Neal Keny-Guyer '76

Spearheading global solutions

Neal Keny-Guyer '76

Cassandra Nelson/Mercy Corps

Unlike your average CEO, Mercy Corps chief Neal Keny-Guyer is ambivalent about his organization's rapid growth over the past years.

"I had someone ask me do I foresee us growing in the same way, and if it's predicated on disasters, I certainly hope not!" Keny-Guyer says with a laugh. "If it's predicated on people thinking we've got some interesting ideas, solutions, and partnerships to offer to complex, perplexing international problems, then that would be a great way to grow."

The humanitarian NGO Keny-Guyer runs is one of the main players in hotspots such as Afghanistan, Darfur, and hurricane-wracked New Orleans. He has helped make it one of the world's leading relief and development organizations. Mercy Corps has an annual operating budget of some $230 million and sponsors operations in nearly forty countries.

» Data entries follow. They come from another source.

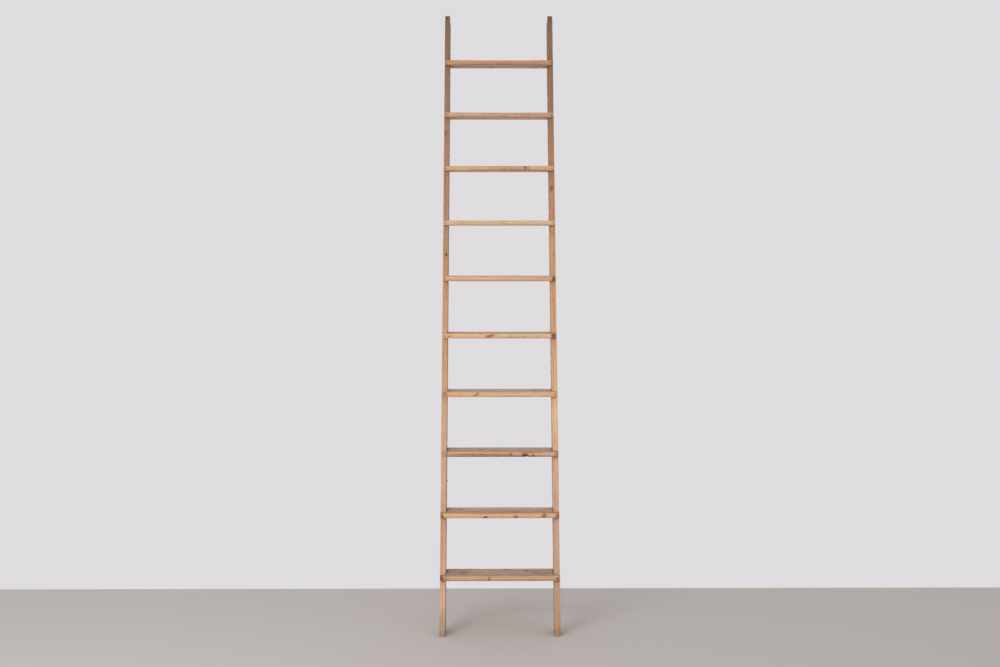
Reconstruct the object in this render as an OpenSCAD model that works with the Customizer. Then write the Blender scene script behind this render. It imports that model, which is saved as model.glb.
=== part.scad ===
// Ladder shelf: a tall, narrow wooden ladder with flat treads that leans against a wall.
// X runs across the ladder, +Y towards the wall behind it and +Z up. The feet stand on Z = 0, and
// the origin is the middle of the leaning ladder's footprint.

/* [Ladder] */
// Height of the stiles' front top corners above the floor
ladder_h = 2990; // [2850:10:3200]
// Width over both stiles
ladder_w = 553; // [450:1:650]
// Lean of the stiles from upright, in degrees
lean = 15.5; // [12:0.5:18]

/* [Stiles] */
// Thickness of a stile, seen from the front
stile_t = 28; // [22:1:34]
// Depth of a stile, square to its length
stile_d = 105; // [95:1:115]
// Radius of a stile's long edges, eased by hand
stile_edge_r = 2; // [1:0.5:4]
// Radius of the worn corners at a stile's top end
stile_tip_r = 7; // [3:1:10]

/* [Treads] */
// Thickness of a tread
tread_t = 25; // [20:1:30]
// Depth of a tread from its front edge to its back edge
tread_d = 134; // [126:1:134]
// Height of the lowest tread's front lower edge
first_tread_z = 243; // [200:1:280]
// Vertical distance from one tread to the next
tread_pitch = 275; // [260:1:284]
// How far the treads stand out in front of the stiles
nosing = 24; // [18:1:30]
// Slope of the treads down towards the front, in degrees
tread_tilt = 2.5; // [0:0.5:4]
// Radius of the treads' rounded front edges
nosing_r = 4; // [1:0.5:8]
// Depth of the housings that hold the treads' ends
housing = 6; // [3:1:9]

/* [Nails] */
// Radius of a nail's shank
nail_r = 1.3; // [1:0.1:2]
// Radius of an ear nail's small head, punched below the surface
lost_head_r = 1.8; // [1.5:0.1:2.4]
// Radius of a side nail's flat head
flat_head_r = 3; // [2.5:0.1:4]
// Length of a nail
nail_len = 45; // [35:1:48]

/* [Hidden] */
tread_count = 10;
// How far each ear stops short of its stile's outer face, lowest tread first. A whole stile_t means
// that the ear has broken off.
gone = stile_t;
left_ear_short = [0, 0, gone, gone, 6, 9, 3, 7, 3, 5];
right_ear_short = [0, 0, 0, 0, 22, 18, 5, 5, 5, 7];
// A nail needs this much ear to hold
nailed_ear = stile_t / 2 + 3;

half_w = ladder_w / 2;
inner_x = half_w - stile_t;
housed_x = inner_x + housing;
nail_x = half_w - stile_t / 2;
stile_len = ladder_h / cos(lean);
// Foot of the stiles' front face, which puts the origin halfway between front foot and back top
foot_y = -(ladder_h * tan(lean) + stile_d * cos(lean)) / 2;
// Side nails stand about a third and three quarters of the way into the depth of the stile
side_nail_y = [for (part = [0.33, 0.78]) nosing + part * stile_d];
// An ear nail's head lies this far below the wood
punched = 1;
head_t = 1.2;
// The old nail stands out of the left stile's inner side
old_nail_z = 686;
old_nail_depth = 12;
old_nail_out = 7;
old_nail_in = 18;
// Overshoot of cutting shapes
over = 40;

TREADS = [for (n = [1 : tread_count]) str("tread_", n < 10 ? "0" : "", n)];

STILE_COLOUR = [0.74, 0.54, 0.36];
TREAD_COLOUR = [0.82, 0.65, 0.46];
NAIL_COLOUR = [0.24, 0.21, 0.19];

function tread_z(n) = first_tread_z + (n - 1) * tread_pitch;
// Y of the stiles' front face at height z
function front_y(z) = foot_y + z * tan(lean);
function ear_short(n, side) = (side < 0 ? left_ear_short : right_ear_short)[n - 1];
function is_nailed(n, side) = stile_t - ear_short(n, side) >= nailed_ear;

// Rectangle from the origin with all four corners rounded
module rounded_rect(w, h, r) {
    translate([r, 0]) square([w - 2 * r, h]);
    translate([0, r]) square([w, h - 2 * r]);
    for (x = [r, w - r], y = [r, h - r])
        translate([x, y]) circle(r = r, $fn = 32);
}

// Puts its children in tread n's own frame: front lower edge on the X axis, Y along its depth
module at_tread(n) {
    translate([0, front_y(tread_z(n)) - nosing, tread_z(n)])
        rotate([tread_tilt, 0, 0]) children();
}

// Puts its children in the stiles' own frame: Y square to the front face, Z up along it
module at_stiles() {
    translate([0, foot_y, 0]) rotate([-lean, 0, 0]) children();
}

// Nail along +Z with the top of its head at the origin, driven downwards into -Z
module nail(head_r, length) {
    translate([0, 0, -head_t]) cylinder(h = head_t, r = head_r, $fn = 32);
    translate([0, 0, -length]) cylinder(h = length - head_t, r = nail_r, $fn = 32);
}

// Ear nail of tread n, driven straight back through the ear into the stile's front edge
module ear_nail(n, side) {
    at_tread(n) translate([side * nail_x, punched, tread_t / 2])
        rotate([90, 0, 0]) nail(lost_head_r, nail_len);
}

// Hole that an ear nail leaves: the nail's own shape, open to the front
module ear_nail_hole(n, side) {
    ear_nail(n, side);
    at_tread(n) translate([side * nail_x, punched, tread_t / 2])
        rotate([90, 0, 0]) cylinder(h = over, r = lost_head_r, $fn = 32);
}

// The two nails that pass through the stile's outer side into the end of tread n
module side_nail_pair(n, side) {
    for (y = side_nail_y)
        at_tread(n) translate([side * half_w, y, tread_t / 2])
            rotate([0, side * 90, 0]) nail(flat_head_r, nail_len);
}

module old_nail_shape() {
    at_stiles() translate([old_nail_out - inner_x, old_nail_depth, old_nail_z / cos(lean)])
        rotate([0, 90, 0]) nail(flat_head_r, old_nail_out + old_nail_in);
}

// Everything behind the stiles' front face at tread n, from x0 outwards on one side
module behind_front(n, side, x0) {
    at_stiles()
        translate([side < 0 ? -x0 - over : x0, 0, tread_z(n) / cos(lean) - 3 * tread_t])
            cube([over, stile_d + over, 6 * tread_t]);
}

// Everything in front of the stiles' front face at tread n, from x0 outwards on one side
module before_front(n, side, x0) {
    at_stiles()
        translate([side < 0 ? -x0 - over : x0, -over, tread_z(n) / cos(lean) - 3 * tread_t])
            cube([over, over, 6 * tread_t]);
}

// Long bar with eased edges, a worn top end and a foot cut level with the floor. Through its inner
// face run the housings for the treads.
module stile(side) {
    color(STILE_COLOUR) difference() {
        at_stiles() translate([side < 0 ? -half_w : inner_x, 0, 0]) intersection() {
            translate([0, 0, -stile_d]) linear_extrude(stile_len + stile_d)
                rounded_rect(stile_t, stile_d, stile_edge_r);
            translate([0, stile_d, -stile_d]) rotate([90, 0, 0]) linear_extrude(stile_d)
                rounded_rect(stile_t, stile_len + stile_d, stile_tip_r);
        }
        translate([-ladder_w, foot_y - over, -2 * stile_d]) cube([2 * ladder_w, 6 * stile_d, 2 * stile_d]);
        for (n = [1 : tread_count]) {
            at_tread(n) translate([-housed_x, -over, 0])
                cube([2 * housed_x, tread_d + 2 * over, tread_t]);
            ear_nail_hole(n, side);
            side_nail_pair(n, side);
        }
        if (side < 0) old_nail_shape();
    }
}

// Board housed in both stiles, with a rounded front that laps over them as an ear on each side
module tread(n) {
    color(TREAD_COLOUR) difference() {
        at_tread(n) translate([-half_w, 0, 0]) rotate([90, 0, 90]) linear_extrude(ladder_w) {
            rounded_rect(tread_d, tread_t, nosing_r);
            translate([tread_d / 2, 0]) square([tread_d / 2, tread_t]);
        }
        for (side = [-1, 1]) {
            behind_front(n, side, housed_x);
            if (ear_short(n, side) > 0) before_front(n, side, half_w - ear_short(n, side));
            if (is_nailed(n, side)) ear_nail_hole(n, side);
            side_nail_pair(n, side);
        }
    }
}

module ear_nails(side) {
    color(NAIL_COLOUR)
        for (n = [1 : tread_count])
            if (is_nailed(n, side)) ear_nail(n, side);
}

module side_nails(side) {
    color(NAIL_COLOUR)
        for (n = [1 : tread_count]) side_nail_pair(n, side);
}

module old_nail() {
    color(NAIL_COLOUR) old_nail_shape();
}

stile(-1);  // stile_left
stile(1);  // stile_right
for (n = [1 : tread_count])
    tread(n);
ear_nails(-1);  // ear_nails_left
ear_nails(1);  // ear_nails_right
side_nails(-1);  // side_nails_left
side_nails(1);  // side_nails_right
old_nail();
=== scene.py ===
import math

import bmesh
import bpy
from mathutils import Euler, Matrix, Vector


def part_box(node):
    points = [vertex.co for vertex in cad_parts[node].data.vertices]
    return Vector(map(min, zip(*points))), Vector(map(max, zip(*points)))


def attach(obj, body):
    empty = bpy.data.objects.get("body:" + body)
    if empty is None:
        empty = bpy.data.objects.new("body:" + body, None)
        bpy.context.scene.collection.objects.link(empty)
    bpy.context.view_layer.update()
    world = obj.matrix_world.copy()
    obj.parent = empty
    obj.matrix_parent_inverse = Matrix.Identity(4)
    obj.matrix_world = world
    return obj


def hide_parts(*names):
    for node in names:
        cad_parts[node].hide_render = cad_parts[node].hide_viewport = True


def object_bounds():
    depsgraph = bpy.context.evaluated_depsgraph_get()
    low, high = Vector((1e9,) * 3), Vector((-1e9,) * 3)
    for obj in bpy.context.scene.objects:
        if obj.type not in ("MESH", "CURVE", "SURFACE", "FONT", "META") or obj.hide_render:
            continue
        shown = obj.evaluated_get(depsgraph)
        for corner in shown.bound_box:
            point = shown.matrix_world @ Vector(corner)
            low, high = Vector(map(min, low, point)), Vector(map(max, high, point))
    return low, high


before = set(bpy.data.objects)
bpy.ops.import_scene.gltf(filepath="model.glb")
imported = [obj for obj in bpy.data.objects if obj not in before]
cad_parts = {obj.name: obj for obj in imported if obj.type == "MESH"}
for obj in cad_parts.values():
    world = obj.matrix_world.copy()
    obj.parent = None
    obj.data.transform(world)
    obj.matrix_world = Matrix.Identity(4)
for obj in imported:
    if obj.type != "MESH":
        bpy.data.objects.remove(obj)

cad_low, cad_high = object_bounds()


# The stiles: two long pine boards set on edge, which lean back against the wall. Each was planed
# square and sawn level at the foot, has slots called housings cut across its inner face for the
# treads, and has had its edges knocked soft and its top end darkened by long use.
LEAN = math.radians(15.5)
STILE_THICKNESS = 0.028
STILE_DEPTH = 0.105
STILE_LENGTH = cad_high.z / math.cos(LEAN)
STILE_X = cad_high.x - STILE_THICKNESS / 2
INNER_X = cad_high.x - STILE_THICKNESS
# The bar starts below the floor, so that its level cut takes a slice off it
STILE_STUB = 0.04
EDGE_ROUND = 0.0025
TIP_ROUND = 0.004
# Room left between a board and its full outline, so that bumps stay inside it
SKIN = 0.0003
# An edge's wear has this weight at the corner, cut off at 1, and loses 1 for each such reach inwards
EDGE_WEAR_PEAK = 1.2
EDGE_WEAR_REACH = 0.006
TOP_END_REACH = 0.03
FOOT_REACH = 0.05
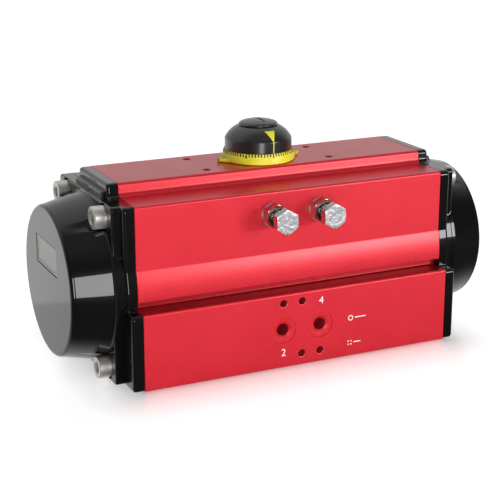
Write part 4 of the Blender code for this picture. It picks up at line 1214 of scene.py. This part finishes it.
def make_world():
    """White behind and above, dark in front of the object, and plain white to the camera."""
    world = bpy.data.worlds.new("studio")
    bpy.context.scene.world = world
    world.use_nodes = True
    tree = world.node_tree
    parts = direction_parts(tree, "Generated")
    blend_of = functools.partial(ramp_between, tree, kind="SMOOTHSTEP")
    strength = blend_of(parts["Y"], -0.25, 0.35, 0.05, 0.59)
    low_glow = blend_of(parts["Z"], -0.12, 0.06, 1.35, 1.0)
    table = blend_of(parts["Z"], -0.326, -0.322, 0.70, 1.0)
    above = blend_of(parts["Z"], 0.45, 0.9, 0.0, 0.16)
    rays = tree.nodes.new("ShaderNodeLightPath")
    less_diffuse = blend_of(rays.outputs["Is Diffuse Ray"], 0.0, 1.0, 1.0, 0.4)
    for operation, value in (("MULTIPLY", low_glow), ("MULTIPLY", table), ("ADD", above),
                             ("MULTIPLY", less_diffuse)):
        strength = arithmetic(tree, operation, strength, value)
    seen = tree.nodes.new("ShaderNodeMix")
    tree.links.new(rays.outputs["Is Camera Ray"], seen.inputs["Factor"])
    tree.links.new(strength, seen.inputs["A"])
    seen.inputs["B"].default_value = 1.0
    background = tree.nodes["Background"]
    tree.links.new(seen.outputs["Result"], background.inputs["Strength"])
    background.inputs["Color"].default_value = (1.0, 1.0, 1.0, 1.0)


def aimed(name, data, centre, azimuth, elevation, distance):
    """A lamp or camera that faces a centre. Azimuth 0 is in front of it, and 90 to its right."""
    a, e = math.radians(azimuth), math.radians(elevation)
    away = Vector((math.sin(a) * math.cos(e), -math.cos(a) * math.cos(e), math.sin(e)))
    obj = linked(name, data)
    obj.location = Vector(centre) + away * distance
    obj.rotation_mode = "QUATERNION"
    obj.rotation_quaternion = away.to_track_quat("Z", "Y")
    return obj


def softbox(name, azimuth, elevation, distance, width, height, radiance):
    """An area light, in metres and watts per square metre and steradian."""
    light = bpy.data.lights.new(name, "AREA")
    light.shape = "RECTANGLE"
    light.size = width
    light.size_y = height
    light.energy = radiance * math.pi * width * height
    obj = aimed(name, light, (0, 0, 0.06), azimuth, elevation, distance)
    obj.visible_camera = False
    return obj


def make_lights():
    softbox("key_light", 31.0, 9.5, distance=1.5, width=0.52, height=0.41, radiance=9.2)
    softbox("front_light", -13.0, 2.5, distance=1.25, width=0.33, height=0.62, radiance=6.3)
    fill = softbox("fill_light", 2.0, 2.0, distance=1.8, width=1.6, height=0.9, radiance=2.05)
    fill.visible_glossy = False


def make_camera():
    lens = bpy.data.cameras.new("camera")
    lens.lens = FOCAL_LENGTH
    lens.sensor_width = 36.0
    lens.clip_start = 0.05
    lens.clip_end = 50.0
    place = (CAMERA_AIM, CAMERA_AZIMUTH, CAMERA_ELEVATION, CAMERA_DISTANCE)
    bpy.context.scene.camera = aimed("camera", lens, *place)


# ---------------------------------------------------------------- the object

make_body()
make_caps()
make_plates()
make_cap_fasteners()
make_stops()
make_scale()
make_ticks()
make_dome()
make_disc()
make_pointer()
make_springs()
make_prints()
paint_frame()
make_floor()
make_world()
make_lights()
make_camera()
bpy.context.scene.view_settings.view_transform = "Standard"
bpy.context.scene.view_settings.look = "None"
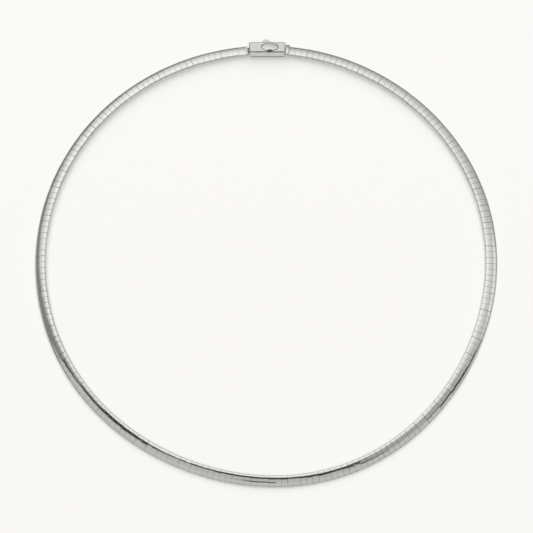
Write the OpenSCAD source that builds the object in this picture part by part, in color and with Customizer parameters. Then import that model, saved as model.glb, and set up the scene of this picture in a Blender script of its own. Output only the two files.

In the three decades since he graduated from Duke with a joint major in public policy and religion, Keny-Guyer's passion for social justice has taken him from the front lines of the nonprofit world to meetings at the White House. Straight out of college, he worked at a special academy in Atlanta designed to connect academically underperforming black teenagers with the leaders of the civil-rights movement. After working at a similar school in the District of Columbia, Keny-Guyer moved to Thailand to coordinate relief efforts for Cambodian refugees.

Frustration with managerial inexperience in the nonprofit sector led him to pursue an M.B.A. "I met a lot of people who were working on social change whose hearts were in the right place, who wanted to make a difference but just didn't have the organizational skills to translate their commitments into real impact," he says. After graduating from the Yale School of Management in 1982—a business school that early on encouraged its graduates to apply their financial savvy to charitable work—he spent a decade at Save the Children. By 1990 he was managing a staff of 900 and a budget of $44 million as the director of Save the Children's operations for the Middle East, Europe, and North Africa.

Keny-Guyer left Save the Children in 1990 to form Keny-Guyer Associates, a consulting firm that offered strategic guidance to companies, nonprofits, and charitable foundations. He was appointed CEO of Mercy Corps in 1994. Since then his life has been a whirlwind of international flights, media appearances, and high-level consultations. Mercy Corps' international profile was heightened by its lightning-fast response to the tsunami that struck Southeast Asia in December 2004; within twenty-four hours, a team had been dispatched to the western coast of Sumatra to survey the devastation.

The centerpiece of Mercy Corps' response in Southeast Asia has been its Cash for Work program, which sped the recovery effort by hiring poor laborers to clear roads and rebuild schools, improving the region's infrastructure while putting cash in the pockets of its poorest residents. This businesslike approach earned plaudits from former President Bill Clinton and The Wall Street Journal, which described Mercy Corps as "one of the most innovative of the 50-plus charities working on Sumatra."

Two weeks after the tsunami struck, Keny-Guyer was summoned to the White House to discuss relief efforts with President George W. Bush. "We have a reputation in Washington as being the international NGO that pushes above its organizational weight, that has a bias for action, and also that works with others in very creative ways," Keny-Guyer says.

He spends the little free time he has with his wife, Alissa Keny-Guyer, and their three children. "One of the biggest challenges for me is balancing the demands and requirements of my job and my family," Neil Keny-Guyer says. "I want to be a good dad and a good spouse."